Infrastructure is about connecting people and things, and thus constructing a common world. However, while enabling connections, infrastructure simultaneously shapes these connections. Thereby, infrastructure allows some ideas to become valuable and some forms of life to exist, while precluding others. As the American anthropologist Elizabeth Povinelli argues, infrastructures are belated events. They can be only grasped from their tailings – or from the effect they leave behind (Povinelli, The Infrastructure Summit, Bergen 2016). Similarly, urban theorist Keller Easterling, describes infrastructure space as the “undeclared but consequential activities” of an organization, “not the text but the constantly updating software that manages the text” (Easterling, 2016). Today, social practice has come to the fore in contemporary life as simultaneously the target of governance, and as the means for radical organization. This happens at a time when power is increasingly being theorized as infrastructural – not as an explicit sovereign power, but rather as discrete operations, the ways through which juridical, spatial or logistical systems are managed and coordinated. Responding to this, a revolutionary approach to infrastructure and organizing has redefined the meaning of radical action. This can be seen in non-representational practices of democracy following the economic crisis in Europe, in activism, the Occupy movement, and other forms of horizontal social action. It is precisely this contested and performative nature of the concept of infrastructure which this issue wants to seize upon and explore further. When considered a contested and performative concept, infrastructure may work as a tool to make clear what’s at stake in radical forms of organization, instituting, practices of commoning, or in curatorial experiments in the art system.
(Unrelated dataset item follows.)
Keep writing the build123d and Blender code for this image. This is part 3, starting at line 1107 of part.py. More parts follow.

Questions to pursue may relate (but are not limited) to:

Reinventing the Notion of Public
The notion of the public sphere as a representational space of the modern nation state is in crisis today. Critiques of the public as a fundamental authoritative category, regulated by the state, by normative divisions between public and private, exclusionary definitions of citizenship, or as defined by private interests of corporations or cultural industries have demonstrated the need for inventing new practices of the public. How may experiments with organizational forms in the art field offer new ways of conceiving the notion of the public?

Commoning Practices 
As non-representative strategies for organizing collective action, commoning practices have influenced activism and social movements during the past decade. In commoning practices radical politics emerge as immanent to the life forms that such practices invent. How do such experiences become adopted into the art field and into institutional practices? Do they respond to local urgencies, or do they operate as independent nomadic events? Is there a problem of commoning practices becoming representations of collective action, rather than a processing of collective action?
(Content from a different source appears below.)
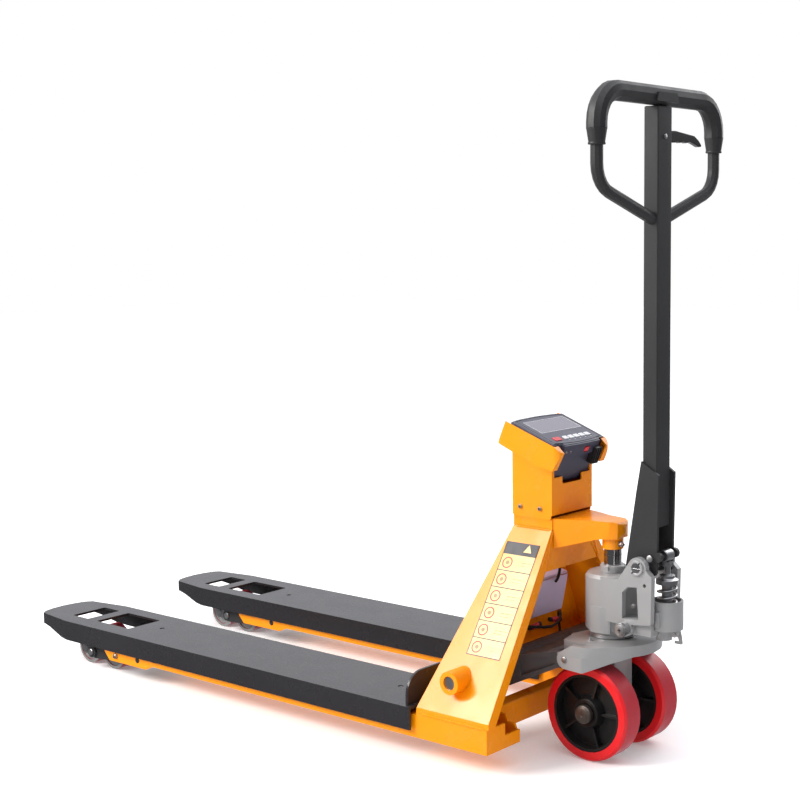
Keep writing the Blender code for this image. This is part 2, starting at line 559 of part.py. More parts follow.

Transnational/Transdisciplinary Attitudes, Practices and Discourses and Situated Practices
Despite often globally shared critical debates, infrastructural issues are to a wide extent locally and/or nationally embedded. How do the actors translate their discursive sensitivities into a local practice, and how far are these very specific conditions represented in the theoretical abstractions? Is there an exchange between these two areas, or are they considered as two separate fields of action?

Strength of Informal Ties
In recent years, quite a lot of metaphors (network, platform, interpretative community (Stanley Fish), cluster – just to name a few – have been used to describe new ways of how gatherings based on shared interests or concerns are organized. Their fluid and open configuration was set as an alternative against rigid structures, thereby establishing new modes of interaction and production that often aren’t stable, but rather subject of constant negotiations. At the same time, these informal ties request a lot of knowledge and communication in order to be visible. What does it need for such kinds of informal ties to be a perceivable mode of organization?

Playing Formats
In how far playing with established formats (be it on the level of organization or all kind of events) is a promising approach for interacting with fixed infrastructural settings? Is there a critical potential in these kinds of activities? Can this be read as a political, even subversive, attitude?

Abstracts of 300 word (in English) together with a short CV should be sent to smch at create.aau.dk or to rachel.mader at hslu.ch by 15 May 2018. Editorial response to abstracts can be expected late May. Deadline for submission of full papers the length of 5.000-6.000 words is 1 October 2018.